Scientific classification
- Kingdom: Animalia
- Phylum: Chordata
- Class: Actinopterygii
- Order: Blenniiformes
- Family: Pomacentridae
- Genus: Amphiprion
- Species: A. sandaracinos
- Binomial name: Amphiprion sandaracinos Allen, 1972

= Orange skunk clownfish =

- Authority: Allen, 1972
- Conservation status: LC

Species of fish

Amphiprion sandaracinos, also known as the orange skunk clownfish or orange anemonefish, is a species of anemonefish that is distinguished by its broad white stripe along the dorsal ridge. Like all anemonefishes it forms a symbiotic mutualism with sea anemones and is unaffected by the stinging tentacles of the host anemone. It is a sequential hermaphrodite with a strict sized based dominance hierarchy: the female is largest, the breeding male is second largest, and the male non-breeders get progressively smaller as the hierarchy descends. They exhibit protandry, meaning the breeding male will change to female if the sole breeding female dies, with the largest non-breeder becomes the breeding male.

==Description==
A. sandaracinos is one of the smaller anemonefish, which grows up to 11 cm as a female and 3 to 6.5 cm as a male. Its body has a stock appearance, oval shape, compressed laterally and with a round profile. Its coloration is bright orange, with a white stripe on the dorsal ridge from the superior lip, passing between the eyes and ending at the caudal fin base. All the fins have the same coloration as the body except the dorsal fin which is partially white. Its iris is bright yellow.

==Distribution and habitat==
A. sandaracinos is found in the center of the Indo-Pacific area, known as the Coral Triangle, from the Philippines to Indonesia and New Guinea.It is also found in north western Australia, Christmas Island, Melanesia and to the Ryukyu Islands of southern Japan. A. sandaracinos typically lives in small groups on outer reef slopes or in lagoons at a maximal depth of 20 m.

===Host anemones===
The relationship between anemonefish and their host sea anemones is not random and instead is highly nested in structure. A. sandaracinos is a specialist, being hosted primarily by one out of the ten host anemones:

- Heteractis crispa Sebae anemone (rarely)
- Stichodactyla mertensii Mertens' carpet sea anemone (usually)

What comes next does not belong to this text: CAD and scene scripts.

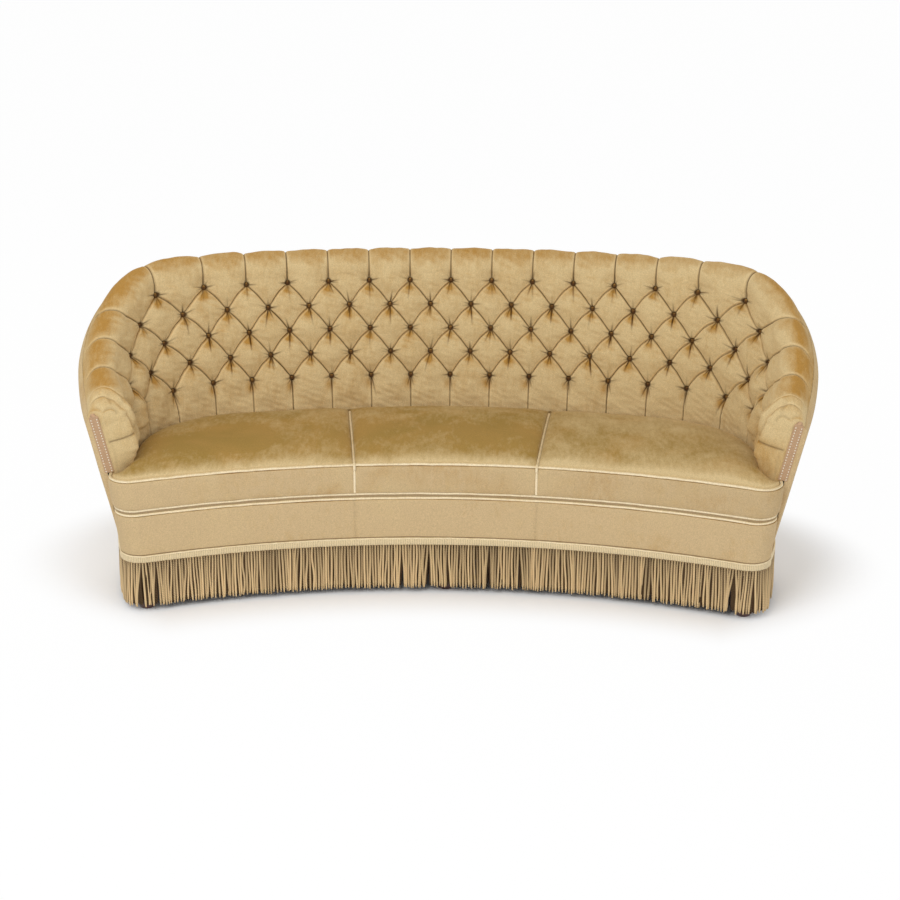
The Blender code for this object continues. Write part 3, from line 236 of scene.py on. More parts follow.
def line_at(station, offset):
    """Plan points, offset outward from the button line at stations along it."""
    run = np.abs(station)
    side = np.where(np.asarray(station) < 0.0, -1.0, 1.0)
    wide = run / BACK_RADIUS
    tight = BACK_TURN + (run - BACK_LENGTH) / CORNER_RADIUS
    arm = run - BACK_LENGTH - CORNER_LENGTH
    parts = [run <= BACK_LENGTH, run <= BACK_LENGTH + CORNER_LENGTH]
    x = np.select(parts, [(BACK_RADIUS + offset) * np.sin(wide),
                          CORNER_X + (CORNER_RADIUS + offset) * np.sin(tight)],
                  ARM_X - ARM_TAPER * (arm / ARM_LENGTH) ** 2 + offset)
    y = np.select(parts, [SEAT_DEPTH - BACK_RADIUS + (BACK_RADIUS + offset) * np.cos(wide),
                          CORNER_Y + (CORNER_RADIUS + offset) * np.cos(tight)], CORNER_Y - arm)
    return side * x, y - CENTRE_Y


def placed(station, offset, height):
    """Points at stations along the button line, at offsets outward from it and at heights."""
    station, offset, height = np.broadcast_arrays(station, offset, height)
    x, y = line_at(station, offset)
    return np.stack([x, y, height], axis=-1)


def face_offset(height):
    """Offset of the leaning wall's front face at a height."""
    return (height - WALL_LINE_HEIGHT) * LEAN


def roll_height(station):
    """Height of the centre of the rolled rim, which falls towards the arms."""
    fall = smooth((np.abs(station) - RIM_FALL_START) / (RIM_FALL_END - RIM_FALL_START))
    rim = BACK_RIM_HEIGHT + (ARM_RIM_HEIGHT - BACK_RIM_HEIGHT) * fall
    return rim - ROLL_RADIUS - STUFFING_HEIGHT


TOP_BUTTON_HEIGHT = float(roll_height(0.0)) - TOP_BUTTON_DROP
BUTTON_ROW_SPACING = (TOP_BUTTON_HEIGHT - LOWEST_BUTTON_HEIGHT) / (BUTTON_ROWS - 1)


def wall_share(station):
    """Share of the full wall thickness left at stations: less than 1 in the rounded arm front."""
    run = np.clip((np.abs(station) - NOSE_START) / NOSE_LENGTH, 0.0, 1.0)
    least = NOSE_END_WIDTH / (2 * ROLL_RADIUS)
    return np.sqrt(1.0 - run * run * (1.0 - least * least))


def section_at(station, inward, up):
    """Points in the leaning wall section, measured from the centre of the rolled rim."""
    centre = face_offset(roll_height(station)) + WALL_THICKNESS
    centre = centre - ROLL_RADIUS * wall_share(station) / math.cos(WALL_LEAN)
    offset = centre - inward * math.cos(WALL_LEAN) + up * math.sin(WALL_LEAN)
    height = roll_height(station) + inward * math.sin(WALL_LEAN) + up * math.cos(WALL_LEAN)
    return placed(station, offset, height)


def face_at(station, height, depth):
    """Points of the leaning face: depth is measured outward, behind the button line."""
    offset = face_offset(height) + WALL_THICKNESS * (1.0 - wall_share(station))
    return placed(station, offset + depth * math.cos(WALL_LEAN), height - depth * math.sin(WALL_LEAN))


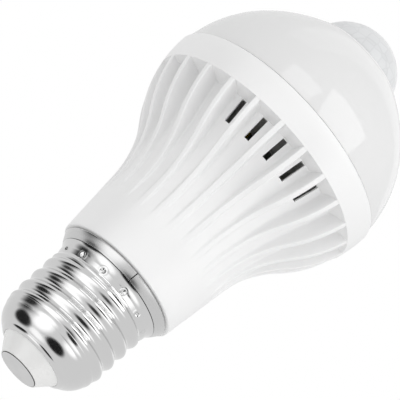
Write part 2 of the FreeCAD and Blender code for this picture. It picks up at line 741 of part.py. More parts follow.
def build_board_screws():
    """Two pan head screws with a cross recess, through the light board into the bosses."""
    screws = []
    for side, name in ((1, "left"), (-1, "right")):
        along = f"{side} * {SCREW_CIRCLE}"
        shank = primitive("Part::Cylinder", f"shank_{name}",
                          {"Radius": "dim.screw_radius - dim.screw_fit / 2", "Height": "dim.screw_length"},
                          ("0", along, f"{BOARD_TOP} - dim.screw_length"))
        head = primitive("Part::Cone", f"head_{name}",
                         {"Radius1": "dim.screw_head_radius", "Radius2": "dim.screw_head_radius * 0.75",
                          "Height": "dim.screw_head_height"}, ("0", along, BOARD_TOP))
        bars = []
        for length, width, bar in (("dim.recess_length", "dim.recess_width", "a"),
                                   ("dim.recess_width", "dim.recess_length", "b")):
            bars.append(primitive("Part::Box", f"recess_{name}_{bar}",
                                  {"Length": length, "Width": width, "Height": "dim.recess_depth"},
                                  (f"-{length} / 2", f"{along} - {width} / 2",
                                   f"{BOARD_TOP} + dim.screw_head_height - dim.recess_depth")))
        screws.append(subtract(f"screw_{name}", join(f"solid_{name}", [shank, head]),
                               join(f"recess_{name}", bars)))
    return group("board_screws", screws)


def build_sensor_post():
    bore = "dim.post_radius - dim.post_wall"
    foot = f"{BOARD_TOP} + dim.post_foot_height"
    outline = Outline(bore, BOARD_TOP)
    outline.line("dim.post_foot_radius", BOARD_TOP).line("dim.post_foot_radius", foot)
    outline.line("dim.post_radius", foot).line("dim.post_radius", POST_TOP).line(bore, POST_TOP)
    return turned_body("sensor_post", outline.close())


def build_sensor_board():
    return primitive("Part::Cylinder", "sensor_board",
                     {"Radius": "dim.sensor_board_radius", "Height": "dim.sensor_board_thickness"},
                     ("0", "0", POST_TOP))


def build_motion_sensor():
    """Round metal can with a flange and a filter window let into its top."""
    flange = f"{SENSOR_FACE} + dim.sensor_flange_height"
    top = f"({flange} + dim.sensor_can_height)"
    outline = Outline("0", SENSOR_FACE)
    outline.line("dim.sensor_flange_radius", SENSOR_FACE).line("dim.sensor_flange_radius", flange)
    outline.line("dim.sensor_can_radius", flange)
    outline.line("dim.sensor_can_radius", f"{top} - dim.sensor_can_round")
    outline.arc("dim.sensor_can_radius - dim.sensor_can_round", top, "dim.sensor_can_round", 1)
    outline.line("0", top)
    body = turned_body("sensor_can", outline.close())
    place = ("-dim.window_length / 2", "-dim.window_width / 2", f"{top} - dim.window_depth")
    pane = {"Length": "dim.window_length", "Width": "dim.window_width", "Height": "dim.window_depth"}
    primitive("PartDesign::SubtractiveBox", "window_recess", pane, place, body=body)
    doc.recompute()
    return primitive("Part::Box", "sensor_window", pane, place)


def build_photocell():
    return primitive("Part::Cylinder", "photocell",
                     {"Radius": "dim.photocell_radius", "Height": "dim.photocell_height"},
                     ("dim.photocell_place", "0", SENSOR_FACE))


def build_amplifier_chip():
    return primitive("Part::Box", "amplifier_chip",
                     {"Length": "dim.amplifier_length", "Width": "dim.amplifier_width",
                      "Height": "dim.amplifier_height"},
                     ("-dim.amplifier_length / 2", "-dim.amplifier_width / 2",
                      f"{POST_TOP} - dim.amplifier_height"))


def build_driver_board():
    return primitive("Part::Box", "driver_board",
                     {"Length": f"2 * {DRIVER_HALF_WIDTH}", "Width": "dim.driver_thickness",
                      "Height": "dim.driver_length"},
                     (f"-{DRIVER_HALF_WIDTH}", f"-{BOARD_FACE}", DRIVER_BASE))


def block_on_board(label, width, depth, length, place, face):
    """Block seated on the driver board's front (face 1) or back (face -1)."""
    along = BOARD_FACE if face > 0 else f"-{BOARD_FACE} - {depth}"
    return primitive("Part::Box", label, {"Length": width, "Width": depth, "Height": length},
                     (f"-{width} / 2", along, f"{DRIVER_BASE} + {place}"))


def wire_along(points, wire_radius):
    """Round wire along straight runs joined by tangent arcs."""
    route = [FreeCAD.Vector(*(number(formula) for formula in point)) for point in points]
    edges = []
    last = route[0]
    for before, corner, after in zip(route, route[1:], route[2:]):
        arriving = (corner - before).normalize()
        leaving = (after - corner).normalize()
        half_turn = arriving.getAngle(leaving) / 2
        shorter = min((corner - before).Length, (after - corner).Length)
        reach = min(0.45 * shorter, number("dim.lead_bend_limit") * math.tan(half_turn))
        start = corner - arriving * reach
        end = corner + leaving * reach
        inward = (leaving - arriving).normalize()
        radius = reach / math.tan(half_turn)
        middle = corner + inward * (radius / math.cos(half_turn) - radius)
        edges.append(Part.LineSegment(last, start).toShape())
        edges.append(Part.Arc(start, middle, end).toShape())
        last = end
    edges.append(Part.LineSegment(last, route[-1]).toShape())
    spine = Part.Wire(edges)
    direction = route[1] - route[0]
    ring = Part.Wire([Part.Circle(route[0], direction, number(wire_radius)).toShape()])
    return spine.makePipeShell([ring], True, False)


def bent_leg(name, points):
    leg = doc.addObject("Part::Feature", name)
    leg.Shape = wire_along(points, "dim.leg_radius")
    return leg


def build_bulk_capacitor():
    """Electrolytic can lying on the board, with two legs bent into it."""
    axis = f"({BOARD_FACE} + dim.bulk_radius)"
    base = f"({DRIVER_BASE} + dim.bulk_place)"
    can = primitive("Part::Cylinder", "bulk_can", {"Radius": "dim.bulk_radius", "Height": "dim.bulk_length"},
                    ("0", axis, base))
    pieces = [can]
    for side, name in ((1, "plus"), (-1, "minus")):
        across = f"{side} * dim.leg_spacing / 2"
        pieces.append(bent_leg(f"bulk_leg_{name}", [
            (across, axis, f"{base} + dim.leg_length"),
            (across, axis, f"{base} - dim.leg_length"),
            (across, BOARD_FACE, f"{base} - dim.leg_length")]))
    return join("bulk_capacitor", pieces)


def build_transformer():
    """Ferrite frame with a middle leg, and the coil wound round that leg."""
    base = f"({DRIVER_TOP} - dim.core_below_top)"
    near = f"({BOARD_FACE} + dim.coil_overhang)"
    window_length = "(dim.core_length - 2 * dim.core_yoke)"
    window_width = "((dim.core_width - 3 * dim.core_leg) / 2)"
    frame = primitive("Part::Box", "core_block",
                      {"Length": "dim.core_width", "Width": "dim.core_depth", "Height": "dim.core_length"},
                      ("-dim.core_width / 2", near, base))
    windows = []
    for side, start in (("left", f"-dim.core_leg / 2 - {window_width}"), ("right", "dim.core_leg / 2")):
        opening = {"Length": window_width, "Width": "dim.core_depth", "Height": window_length}
        windows.append(primitive("Part::Box", f"core_window_{side}", opening,
                                 (start, near, f"{base} + dim.core_yoke")))
    subtract("transformer_core", frame, group("core_windows", windows))
    half = f"(dim.core_leg / 2 + {window_width} - dim.coil_fit)"
    coil = primitive("Part::Box", "coil_block",
                     {"Length": f"2 * {half}", "Width": "dim.core_depth + 2 * dim.coil_overhang",
                      "Height": f"{window_length} - 2 * dim.coil_fit"},
                     (f"-{half}", BOARD_FACE, f"{base} + dim.core_yoke + dim.coil_fit"))
    bore = primitive("Part::Box", "coil_bore",
                     {"Length": "dim.core_leg + 2 * dim.coil_fit",
                      "Width": "dim.core_depth + 2 * dim.coil_fit", "Height": window_length},
                     ("-dim.core_leg / 2 - dim.coil_fit", f"{near} - dim.coil_fit",
                      f"{base} + dim.core_yoke"))
    return subtract("transformer_coil", coil, bore)


def build_back_parts():
    """What stands on the back of the driver board."""
    block_on_board("bridge_rectifier", "dim.bridge_width", "dim.bridge_height", "dim.bridge_length",
                   "dim.bridge_place", -1)
    block_on_board("controller_chip", "dim.chip_width", "dim.chip_height", "dim.chip_length",
                   "dim.chip_place", -1)
    primitive("Part::Cylinder", "output_capacitor",
              {"Radius": "dim.outlet_radius", "Height": "dim.outlet_height"},
              ("dim.outlet_side", f"-{BOARD_FACE}", f"{DRIVER_TOP} - dim.outlet_below_top"), UPRIGHT)
    axis = f"(-{BOARD_FACE} - dim.fuse_radius)"
    height = f"({DRIVER_BASE} + dim.fuse_place)"
    pieces = [primitive("Part::Cylinder", "fuse_body",
                        {"Radius": "dim.fuse_radius", "Height": "dim.fuse_length"},
                        ("-dim.fuse_length / 2", axis, height), ALONG_X)]
    for side, name in ((1, "right"), (-1, "left")):
        end = f"{side} * (dim.fuse_length / 2 + dim.leg_length)"
        pieces.append(bent_leg(f"fuse_leg_{name}", [
            (f"{side} * (dim.fuse_length / 2 - dim.leg_length)", axis, height),
            (end, axis, height),
            (end, f"-{BOARD_FACE}", height)]))
    return join("fuse_resistor", pieces)


def lead_piece(label, routes):
    piece = doc.addObject("Part::Feature", label)
    wires = [wire_along(route, "dim.lead_radius") for route in routes]
    piece.Shape = wires[0] if len(wires) == 1 else Part.Compound(wires)
    piece.Placement = FreeCAD.Placement()
    return piece


def build_leads():
    solder_top = "(dim.insulator_height + dim.eyelet_collar_thickness + dim.solder_height)"
    live_turn = f"({solder_top} + dim.live_rise)"
    lead_piece("live_lead", [[
        ("0", "0", solder_top),
        ("0", "0", live_turn),
        ("-dim.live_side", "dim.live_offset", f"{live_turn} + dim.live_climb"),
        ("-dim.live_side", "dim.live_offset", f"{DRIVER_BASE} + dim.live_pad_height"),
        ("-dim.live_side", BOARD_FACE, f"{DRIVER_BASE} + dim.live_pad_height")]])
    shell_inside = f"({SHOULDER_RADIUS} - 2 * dim.shell_wall)"
    rise = "(dim.insulator_height + dim.neutral_rise)"
    lead_piece("neutral_lead", [[
        ("dim.neutral_side", f"sqrt({shell_inside}^2 - dim.neutral_side^2)", rise),
        ("dim.neutral_side", "dim.neutral_offset", rise),
        ("dim.neutral_side", "dim.neutral_offset", f"{DRIVER_BASE} + dim.neutral_pad_height"),
        ("dim.neutral_side", BOARD_FACE, f"{DRIVER_BASE} + dim.neutral_pad_height")]])
    pad = f"({DRIVER_TOP} - dim.pad_below_top)"
    led_routes = []
    for side in (1, -1):
        across = f"{side} * dim.led_lead_side"
        led_routes.append([
            (across, BOARD_FACE, pad),
            (across, f"{BOARD_FACE} + dim.pad_stand_off", pad),
            (across, "dim.led_lead_offset", f"{DRIVER_TOP} + dim.lead_climb"),
            (across, "dim.led_lead_offset", f"{BOARD_TOP} + dim.lead_tip")])
    lead_piece("led_leads", led_routes)
    sensor_routes = []
    for mark in (-1, 0, 1):
        across = f"{mark} * dim.sensor_lead_pitch"
        sensor_routes.append([
            (across, f"-{BOARD_FACE}", pad),
            (across, f"-{BOARD_FACE} - dim.pad_stand_off", pad),
            (across, "-dim.sensor_lead_offset", f"{DRIVER_TOP} + dim.lead_climb"),
            (across, "-dim.sensor_lead_offset", POST_TOP)])
    return lead_piece("sensor_leads", sensor_routes)


NODES = [
    "centre_contact", "cap_insulator", "contact_solder", "screw_shell", "collar_ring", "housing",
    "globe", "sensor_lens", "led_board", "led_packages", "led_phosphors", "board_screws",
    "sensor_post", "sensor_board", "sensor_can", "sensor_window", "photocell", "amplifier_chip",
    "driver_board", "film_capacitor", "bulk_capacitor", "transformer_core", "transformer_coil",
    "output_capacitor", "bridge_rectifier", "controller_chip", "fuse_resistor", "live_lead",
    "neutral_lead", "led_leads", "sensor_leads",
]


def check_and_export():
    """Every object is sound and every piece valid before any file is written."""
    doc.recompute()
    for item in doc.Objects:
        if "Invalid" in item.State or "Error" in item.State:
            raise RuntimeError(f"{item.Name} failed: {item.State}")
    pieces = [doc.getObject(name) for name in NODES]
    for piece in pieces:
        shape = piece.Shape
        if shape.isNull() or not shape.isValid() or not shape.Solids:
            raise RuntimeError(f"{piece.Label} has no valid solid")
        print(f"{piece.Label}: {len(shape.Solids)} solids, {shape.Volume:.2f} mm3")
    for piece in pieces:
        piece.Shape.exportStep(f"parts/{piece.Label}.step")


build_centre_contact()
build_cap_insulator()
build_contact_solder()
build_screw_shell()
build_collar_ring()
build_housing()
build_globe()
build_sensor_lens()
build_led_board()
build_leds()
build_board_screws()
build_sensor_post()
build_sensor_board()
build_motion_sensor()
build_photocell()
build_amplifier_chip()
build_driver_board()
block_on_board("film_capacitor", "dim.film_width", "dim.film_height", "dim.film_length", "dim.film_place", 1)
build_bulk_capacitor()
build_transformer()
build_back_parts()
build_leads()
check_and_export()
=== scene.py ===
"""Looks of a motion sensor bulb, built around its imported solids.

Metres, +Z from the cap to the sensor lens, origin in the middle of the centre contact's face.
"""

import logging
import math
from bisect import bisect_right
from collections.abc import Sequence
from dataclasses import dataclass, field
from enum import Enum

import bmesh
import bpy
from mathutils import Matrix, Vector

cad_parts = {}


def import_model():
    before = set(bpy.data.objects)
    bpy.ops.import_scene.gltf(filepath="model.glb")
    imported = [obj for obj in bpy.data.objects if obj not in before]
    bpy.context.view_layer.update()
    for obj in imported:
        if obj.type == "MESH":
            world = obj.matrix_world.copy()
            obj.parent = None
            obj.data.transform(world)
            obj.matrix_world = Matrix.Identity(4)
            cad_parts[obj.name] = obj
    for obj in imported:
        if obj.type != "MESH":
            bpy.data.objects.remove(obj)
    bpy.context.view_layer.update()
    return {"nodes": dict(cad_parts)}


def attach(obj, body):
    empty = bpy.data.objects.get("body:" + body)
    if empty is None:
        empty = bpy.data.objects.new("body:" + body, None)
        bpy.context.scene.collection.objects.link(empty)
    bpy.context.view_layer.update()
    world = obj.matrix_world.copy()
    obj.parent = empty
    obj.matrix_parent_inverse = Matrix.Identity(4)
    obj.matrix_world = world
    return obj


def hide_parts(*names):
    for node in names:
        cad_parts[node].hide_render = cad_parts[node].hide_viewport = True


MM = 0.001
FULL_TURN = 2.0 * math.pi
# Wavelength of the wave texture at a scale of 1, in metres.
WAVE_LENGTH = 0.314
# The bulb's axis, as the spin operator takes it.
ABOUT_AXIS = {"cent": (0.0, 0.0, 0.0), "axis": (0.0, 0.0, 1.0)}
LOG = logging.getLogger("bulb")

Point = tuple[float, float]
# Angle in degrees, radius and height in mm.
Spot = tuple[float, float, float]
Tree = bpy.types.NodeTree
Socket = bpy.types.NodeSocket
Piece = bpy.types.Object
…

On the northern coast of New Guinea, male A. sandaracinos occasionally breed with the significantly larger female A. chrysopterus and their offspring is the hybrid anemonefish A. leucokranos.

In 2011 3 individuals of A. sandaracinos and a pair of A. clarkii were observed to coexist within one host anemone of Stichodactyla mertensii. A. clarkii was not aggressive towards the A. sandaracinos but was aggressive towards all fish approaching the anemone. The anemonefish didn't divide the host into separate territories.

==Feeding==
Like all anemonefish, A. sandaracinos is omnivorous and its diet is based on zooplankton, small benthic crustaceans and algaes.

==Conservation status==
Anemonefish and their host anemones are found on coral reefs and face similar environmental issues. Like corals, anemone's contain intracellular endosymbionts, zooxanthellae, and can suffer from bleaching due to triggers such as increased water temperature or acidification. The other threat to anemonefish is collection for the marine aquarium trade where anemonefish make up 43% of the global marine ornamental trade, and 25% of the global trade comes from fish bred in captivity, while the majority are captured from the wild, accounting for decreased densities in exploited areas. While bleaching is a significant threat to anemonefish and their host anemones, there is evidence suggesting that collection compounds the localised impact of bleaching. A. sandaracinos was the only species of anemonefish that was evaluated in the 2012 release of the IUCN Red List and it was listed as being of least concern as the threats are mainly of a localised nature and do not pose a significant threat to the global population of this species.

==In aquaria==
A. sandaracinos along with their host anemones are collected for the aquarium trade, and the anemonefish has been bred in captivity.